In pictures: Italy in coronavirus lockdown
10 March 2020, 11:01 | Updated: 10 March 2020, 11:13
Italy has put its entire population of 60 million people under severe restrictions due to coronavirus.
People have been told to keep their distance from others, food is being rationed, bars and restaurants are closing early, and the country’s famous tourist sites stand empty.
Some 9,172 people have been infected with Covid-19 in Italy, and 463 people have died.
There are growing fears that the numbers will only worsen as Brits desperately tried to make their way home out of the quarantine.
Milan's shopping galleries, Rome's Spanish Steps and St Peter's Square in the Vatican were all practically deserted today.
Huge queues formed at supermarkets as people raced to stock up as the country entered lockdown.
Italian premier Giuseppe Conte announced a government decree that required all people in Italy to demonstrate a need to work, health conditions or other limited reasons to travel outside the areas where they live.
"There won't be just a red zone," he told reporters, referring to a lockdown of areas in northern Italy instituted over the weekend.
"There will be Italy" as a protected area, he said.
Streets in Milan were devoid of the normal hustle and bustle today. Checkpoints have been set up at the city's main train station to screen travellers.
People at Milan Central Station were required to sign a police form, self-certifying they were travelling for "proven work needs", situations of necessity, health reasons or to return to their homes.

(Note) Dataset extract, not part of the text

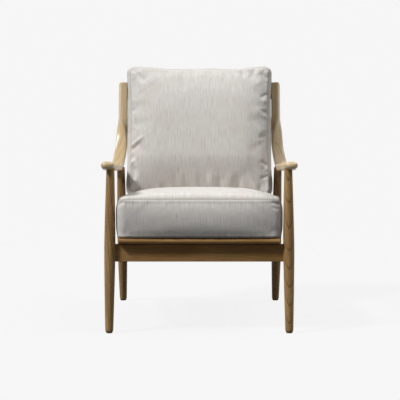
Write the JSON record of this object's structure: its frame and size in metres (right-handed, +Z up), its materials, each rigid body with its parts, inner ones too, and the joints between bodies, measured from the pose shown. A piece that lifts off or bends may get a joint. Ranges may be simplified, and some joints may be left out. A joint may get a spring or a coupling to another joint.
{
  "type": "occasional chair",
  "caption": "Upholstered lounge chair: oak show-wood frame with swept arms and round tapered legs, and loose linen seat and back cushions.",
  "frame": {"origin": "on the floor under the centre of the bounding box", "axes": "+Z up; the chair faces -Y; +X is to the right of someone who looks at its front"},
  "size_m": [0.689, 0.8086, 0.9287],
  "materials": {
    "oak": "brushed oak, matt oil",
    "linen": "slubby natural linen weave",
    "elastic_webbing": "black woven rubber webbing",
    "zinc_plated_steel": "bright zinc plate",
    "felt": "brown pressed felt"
  },
  "bodies": {
    "frame": {"arm_left": "oak", "arm_right": "oak", "front_leg_left": "oak", "front_leg_right": "oak", "rear_leg_left": "oak", "rear_leg_right": "oak", "front_apron": "oak", "side_rail_left": "oak", "side_rail_right": "oak", "rear_rail": "oak", "corner_block_front_left": "oak", "corner_block_front_right": "oak", "corner_block_rear_left": "oak", "corner_block_rear_right": "oak", "seat_frame_front": "oak", "seat_frame_left": "oak", "seat_frame_right": "oak", "seat_frame_rear": "oak", "back_lower_rail": "oak", "back_top_rail": "oak", "back_slat_1": "oak", "back_slat_2": "oak", "back_slat_3": "oak", "back_slat_4": "oak", "back_slat_5": "oak", "back_slat_6": "oak", "seat_web_1": "elastic_webbing", "seat_web_2": "elastic_webbing", "seat_web_3": "elastic_webbing", "seat_web_4": "elastic_webbing", "seat_web_5": "elastic_webbing", "seat_web_6": "elastic_webbing", "seat_web_7": "elastic_webbing", "seat_frame_screw_front_left": "zinc_plated_steel", "seat_frame_screw_front_right": "zinc_plated_steel", "seat_frame_screw_rear_left": "zinc_plated_steel", "seat_frame_screw_rear_right": "zinc_plated_steel", "foot_glide_front_left": "felt", "foot_glide_front_right": "felt", "foot_glide_rear_left": "felt", "foot_glide_rear_right": "felt"},
    "seat_cushion": {"seat_cushion": "linen"},
    "back_cushion": {"back_cushion": "linen"}
  },
  "joints": [
    {"name": "seat_cushion_draw_out", "type": "slide", "parent": "frame", "child": "seat_cushion", "axis": [0, -0.989, 0.1478], "range_m": [0, 0.6]},
    {"name": "back_cushion_lift_out", "type": "slide", "parent": "seat_cushion", "child": "back_cushion", "axis": [0, 0, 1], "range_m": [0, 0.5]}
  ]
}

"Until a few days ago, the thinking was the alarm would pass in some weeks, we just need to follow the rules. Now we need to explain to citizens that the situation is very, very serious, our hospitals are at the point of collapse," said the mayor of the city of Bergamo, Giorgio Gori.
People circulating inside the city and also in the provinces were subjected to spot checks to ensure they had valid reasons for being out. Violators risked up to three months jail or fines.
The message from authorities was an increasingly blunt "Stay at home".
Italy has overtaken South Korea as the country with the most cases outside China.
The extraordinary measures, which also apply to the city of Venice, will be in place until April 3.
Dr Massimo Galli, head of infectious disease at Sacco Hospital in Milan, said: “We're only at the beginning,"
The Italian government has reassured citizens that supermarkets will remain open and stocked after panic buying erupted after the broadened anti-virus measures were announced nationwide, sparking overnight runs on 24-hour markets.
Prime Minister Giuseppe Conte's office issued a clarifying statement after he signed the new decree late on Monday, stressing that movement outside homes for "normal necessities" such as grocery shopping will be allowed, as well as for work or health reasons.
The statement said rushing to supermarkets was not necessary and the measures were only announced to stop large public gatherings where the disease may spread.